Price action: August lean hog futures closed the day down $0.225 at $118.675. Most-active July slid $0.30 to $121.80. December futures gained $0.575 at $88.675 and hit a new contract high today.

Fundamental analysis: Ongoing gains in the CME lean hog index (+1.76 to 116.51) and noon pork cutout (+0.63 to 135.36) boosted the expiring June hog contract 0.80 to 120.70, whereas concerns about seasonally increasing supplies and diminishing demand during the summer doldrums seemingly weighed on deferred contracts. The July contract’s sizeable premium to the index likely handicapped bulls as well.

The current cyclical decline in hog supplies is being exaggerated by the industry’s approach to seasonal lows, which is playing a major part in boosting hog and pork prices to highs only exceeded during the 2014 PEDv crisis. However, the prospect of seasonally increasing supplies, especially after early August, may limit short-term price strength. Still, extremely tight pork belly stockpiles could send that market soaring, and boost hog prices accordingly as BLT season gets underway.

Technical analysis: July lean hog futures couldn’t sustain their early test of Monday’s high Tuesday morning, then fell sharply soon thereafter. But bears couldn’t maintain downward momentum and watched the market post a mid-range close. The daily chart shows the market remaining well supported above 10-day moving average support, although its 14-day Relative Strength Index has edged into technically overbought territory.

What to do: Get current with feed advice. Be prepared to extend corn coverage on a drop to the $6.30 area in July futures and $5.30 in December futures. Be prepared to add to third quarter hog hedges and establish fourth-quarter coverage.

Hedgers: You should have 25% of third-quarter production hedged in July hog futures at $95.375.

Feed needs: You should have all soybean meal needs covered in the cash market through July, along with 50% for August and 25% for September. You have all corn-for-feed needs covered in the cash market through June, along with 25% of third-quarter needs.

Cattle

Price action: August live cattle settled 5 cents higher at $117.825, the contract’s first gain in four sessions. August feeder cattle ended 95 cents lower at $149.25, the contract’s lowest close in a week.

Fundamental analysis: Nearby live cattle futures paused as Choice beef cutout values this morning averaged $338.88 per hundredweight, up 28 cents from yesterday.
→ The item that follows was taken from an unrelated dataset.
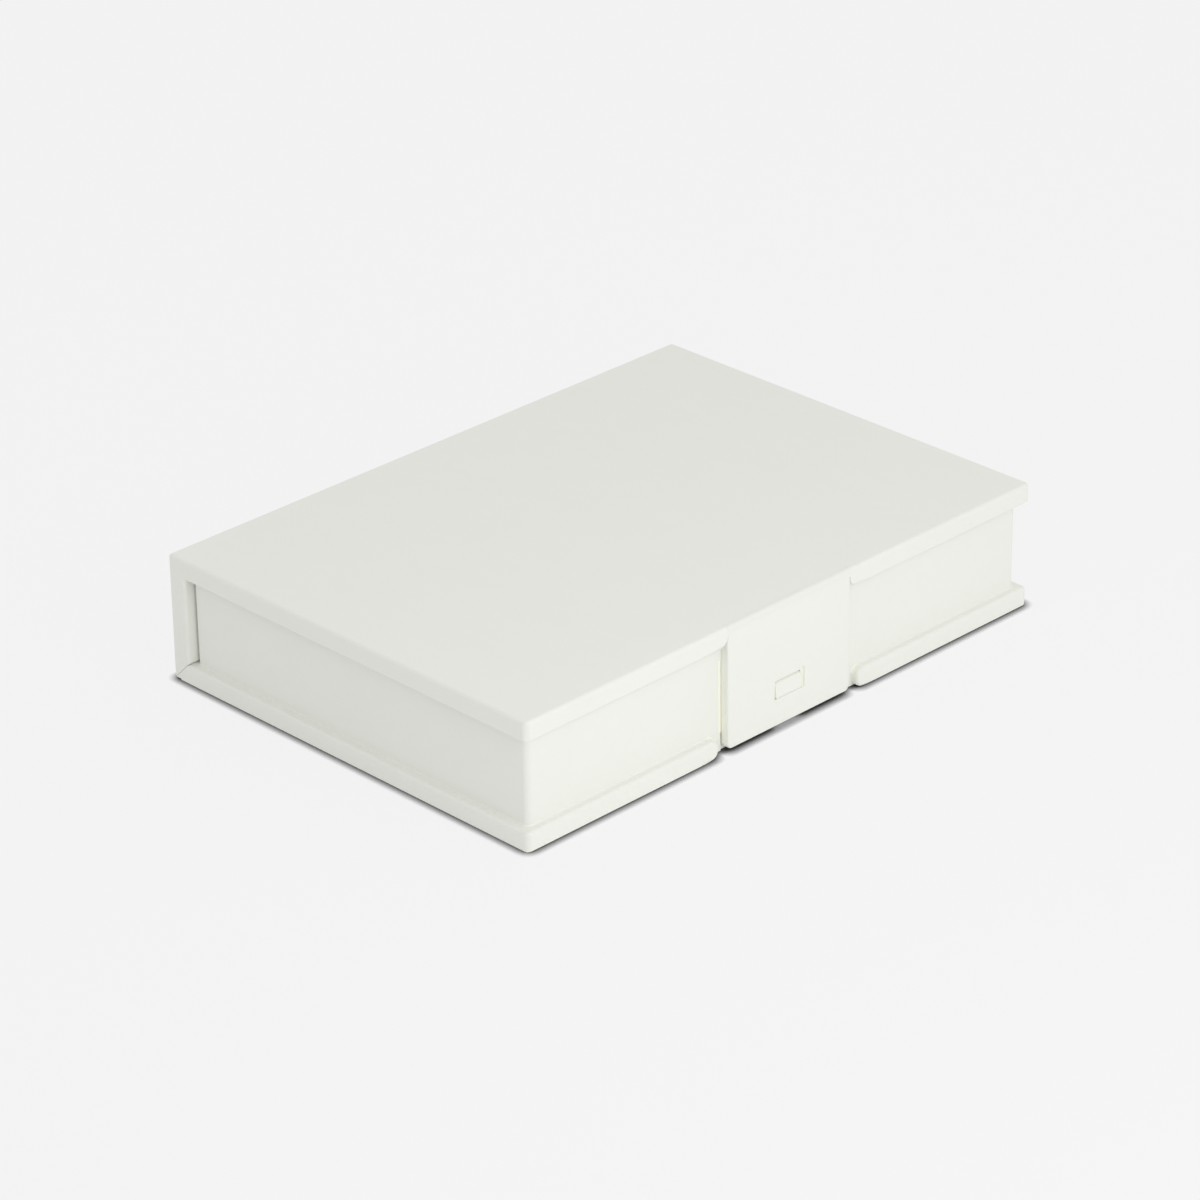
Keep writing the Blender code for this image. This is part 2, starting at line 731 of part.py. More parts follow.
def main():
    """Builds the whole case."""
    clear_scene()
    parts = new_collection("hard_drive_case")
    helpers = new_collection("helper_shapes")
    plastic = {
        name: plain_material(name, IVORY, PLASTIC_ROUGHNESS)
        for name in ("tray_plastic", "lid_plastic", "flap_plastic", "film_plastic")
    }
    foam = plain_material("foam", FOAM_GREY, FOAM_ROUGHNESS)
    make_tray(parts, helpers, plastic["tray_plastic"])
    make_lid(parts, helpers, plastic["lid_plastic"])
    make_flap(parts, helpers, plastic["flap_plastic"])
    make_films(parts, plastic["film_plastic"])
    floor_level = FLOOR_THICKNESS + FIT_GAP
    lid_level = PLATE_UNDERSIDE - FIT_GAP - PAD_THICKNESS
    for side, word in ((-1, "left"), (1, "right")):
        make_pad(f"floor_pad_{word}", side, floor_level, parts, foam)
        make_pad(f"lid_pad_{word}", side, lid_level, parts, foam)
    mark_helpers(helpers)


main()
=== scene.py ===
"""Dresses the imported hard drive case: ivory polypropylene shells, bending hinge skins, foam pads.

Lengths are in metres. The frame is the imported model's: +X along the long sides, -Y out of the side
with the latch flap, +Z up, and the origin in the middle of the base, on the table.
"""

import json
import logging
import math
from collections.abc import Callable, Sequence
from dataclasses import dataclass, field
from enum import Enum

import bmesh
import bpy
from mathutils import Matrix, Vector, noise

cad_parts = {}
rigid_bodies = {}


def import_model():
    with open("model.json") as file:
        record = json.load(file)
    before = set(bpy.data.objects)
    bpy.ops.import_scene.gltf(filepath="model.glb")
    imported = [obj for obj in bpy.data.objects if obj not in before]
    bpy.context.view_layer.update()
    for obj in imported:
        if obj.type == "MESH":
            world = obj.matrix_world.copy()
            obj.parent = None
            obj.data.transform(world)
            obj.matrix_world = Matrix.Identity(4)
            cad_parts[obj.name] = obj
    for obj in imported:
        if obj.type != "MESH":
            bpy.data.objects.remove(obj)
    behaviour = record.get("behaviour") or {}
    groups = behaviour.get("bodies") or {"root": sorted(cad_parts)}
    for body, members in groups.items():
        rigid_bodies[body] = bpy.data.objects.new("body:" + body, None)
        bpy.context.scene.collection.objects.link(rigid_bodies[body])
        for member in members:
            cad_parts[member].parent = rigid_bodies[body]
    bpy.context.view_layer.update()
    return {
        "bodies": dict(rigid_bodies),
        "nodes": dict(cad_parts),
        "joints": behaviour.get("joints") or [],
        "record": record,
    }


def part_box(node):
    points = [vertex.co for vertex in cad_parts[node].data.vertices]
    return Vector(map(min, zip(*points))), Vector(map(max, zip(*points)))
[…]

Cutout values are down from a recent peak at $340.55 on June 3, but still up 62% from about $210 at the end of 2020. This week’s cash cattle activity started around $120 in the live market, about steady with week-ago.
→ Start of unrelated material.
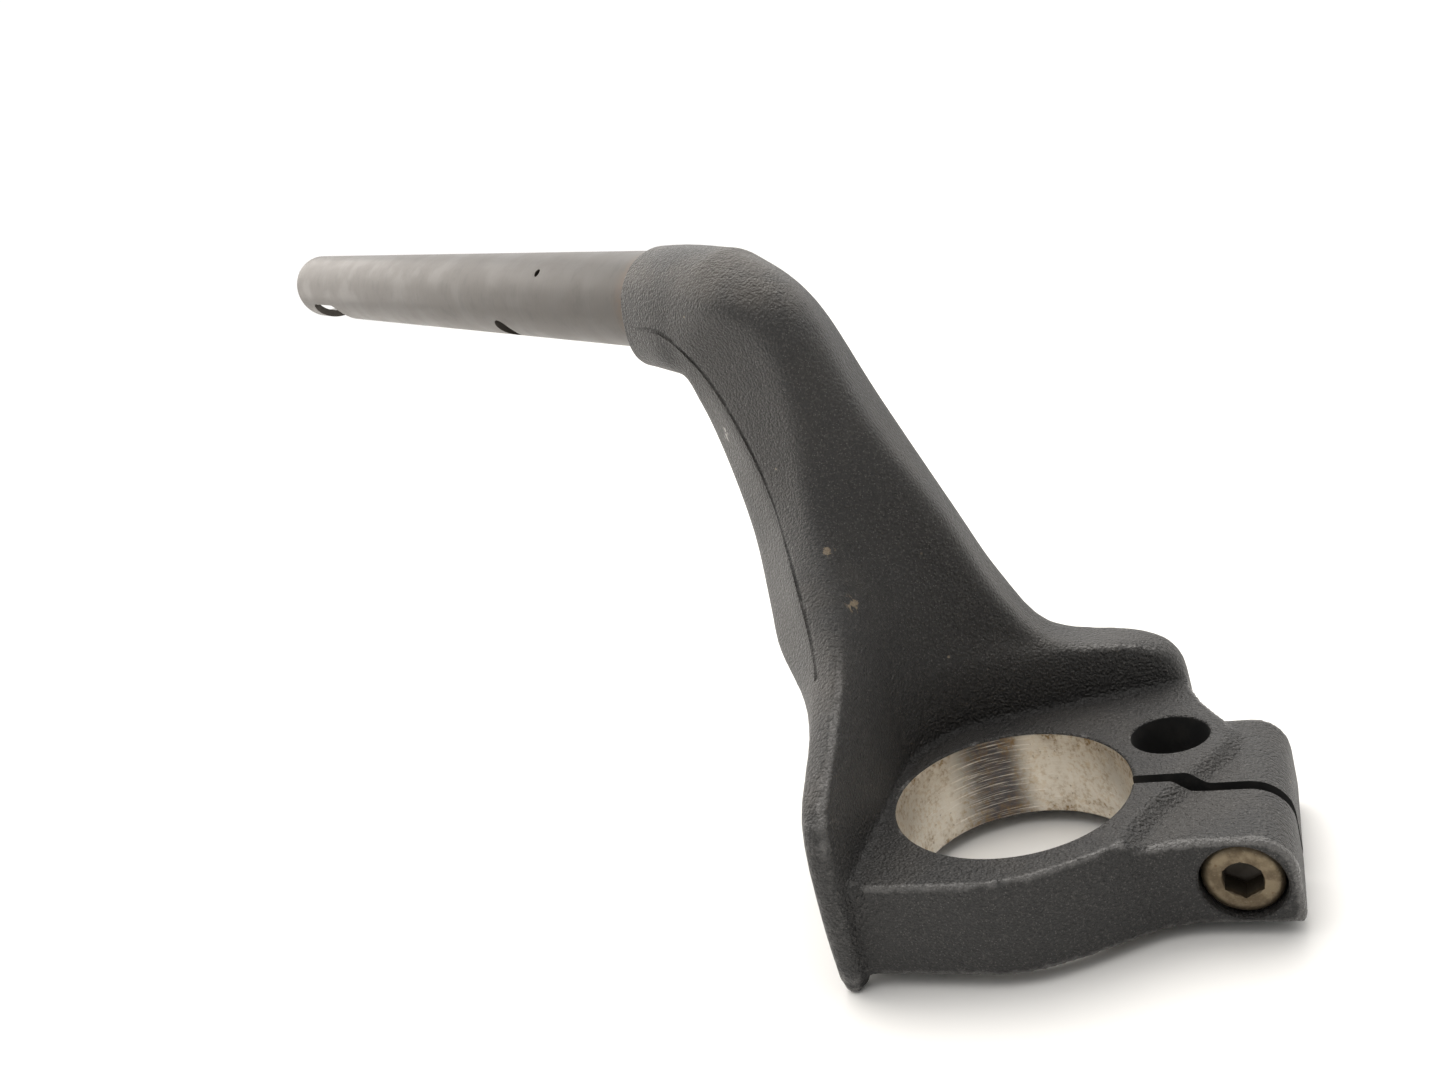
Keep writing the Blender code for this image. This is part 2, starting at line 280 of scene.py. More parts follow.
# %% [markdown]
# A narrow groove runs up the outer side of the arm, where the two halves of the
# mould met and a tool has cleaned the line. A curve follows its course on the skin,
# a round bevel makes it a rod, and the rod is cut away, which leaves half a round.

# %% The mould line's groove
GROOVE_RADIUS = 0.55
GROOVE_COURSE = (
    (-70.9, 45.4, 93.9), (-65.5, 42.3, 93.3), (-61.7, 40.3, 92.1), (-57.2, 37.9, 87.6), (-54.6, 37.6, 83.3),
    (-52.0, 36.6, 78.8), (-50.0, 35.7, 74.3), (-48.1, 34.5, 69.1), (-46.2, 33.3, 64.2), (-44.8, 32.1, 59.0),
    (-43.3, 30.0, 52.8), (-41.0, 24.9, 46.6), (-37.0, 16.3, 41.1), (-33.7, 8.5, 34.9), (-32.2, 3.8, 30.5),
    (-30.6, -1.8, 26.7),
)
rail = bpy.data.curves.new("groove", "CURVE")
rail.dimensions = "3D"
rail.bevel_depth = GROOVE_RADIUS * MM
rail.bevel_resolution = 3
rail.use_fill_caps = True
line = rail.splines.new("NURBS")
line.points.add(len(GROOVE_COURSE) - 1)
for point, place_mm in zip(line.points, GROOVE_COURSE):
    point.co = (*(Vector(place_mm) * MM), 1)
line.use_endpoint_u = True
line.order_u = 4
line.resolution_u = 6
groove_path = bpy.data.objects.new("groove_path", rail)
scene.collection.objects.link(groove_path)
graph = bpy.context.evaluated_depsgraph_get()
bm = bmesh.new()
bm.from_mesh(groove_path.evaluated_get(graph).to_mesh())
bmesh.ops.remove_doubles(bm, verts=bm.verts, dist=0.000001)
groove = to_piece("groove", bm)
bpy.data.objects.remove(groove_path)
print("groove rod:", len(groove.data.polygons), "faces")

# %% [markdown]
# Now the tools. The fork bore and the yoke hole are cut by turned tools whose rim
# flares out a little, which leaves the soft lip that paint has where it meets a
# bore. The saw that opens the clamp is a thin block. The bolt's tool has two steps,
# one for the head and one for the shank, and the socket's tool also trims the mouth.

# %% Machine the arm
def flared(radius, low, high, lip):
    """A profile for a bore whose ends flare out in a quarter circle."""
    angles = [k * math.pi / 8 for k in range(5)]
    arc = [(lip * (1 - math.cos(angle)), lip * math.sin(angle)) for angle in angles]
    bottom = [(radius + out, low + lip - up) for out, up in reversed(arc)]
    top = [(radius + out, high - lip + up) for out, up in arc]
    start = [(0, low - 3), (radius + lip, low - 3)]
    finish = [(radius + lip, high + 3), (0, high + 3)]
    return start + bottom + top + finish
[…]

Futures downside may be limited by the discount they hold to the cash cattle market. June live cattle finished today at a $3.195 discount to last week’s average cash price of $119.92.
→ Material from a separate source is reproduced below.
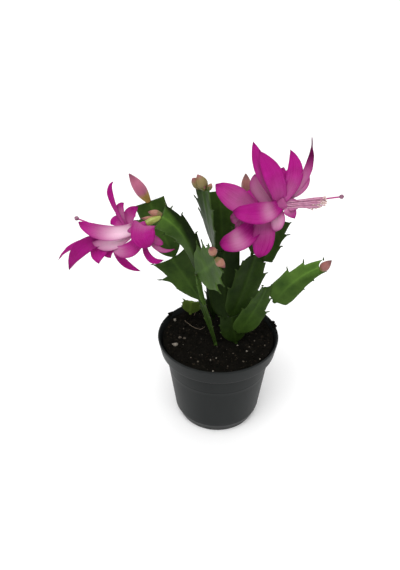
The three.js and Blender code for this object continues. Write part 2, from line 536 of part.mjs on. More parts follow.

Feeder cattle were pressured by firmer corn prices amid growing concern over crop stress from heat and dryness in the western and northern Corn Belt. Corn futures rose 6 to 7 cents today. But as corn backed off its highs, feeder cattle came off their lows. Price action in feeders is tied to day-to-day activity in corn given elevated prices.

Technical analysis: Sagging cattle futures technical patterns put the onus on bulls to hold key chart levels, such as the August contract’s June 1 spike low at $114.625. August futures are trading below most key simple moving averages, with the exception of the 200-day, currently about $114.35. A close above $121.225 in the August contract could restore more of an upward posture.

What to do: Get current with feed advice. Be prepared to extend corn coverage on a drop to the $6.30 area in July futures and $5.30 in December futures.    

Hedgers: Carry all risk in the cash market for now.

Feed needs: You should have all soybean meal needs covered in the cash market through July, along with 50% for August and 25% for September. You have all corn-for-feed needs covered in the cash market through June, along with 25% of third-quarter needs.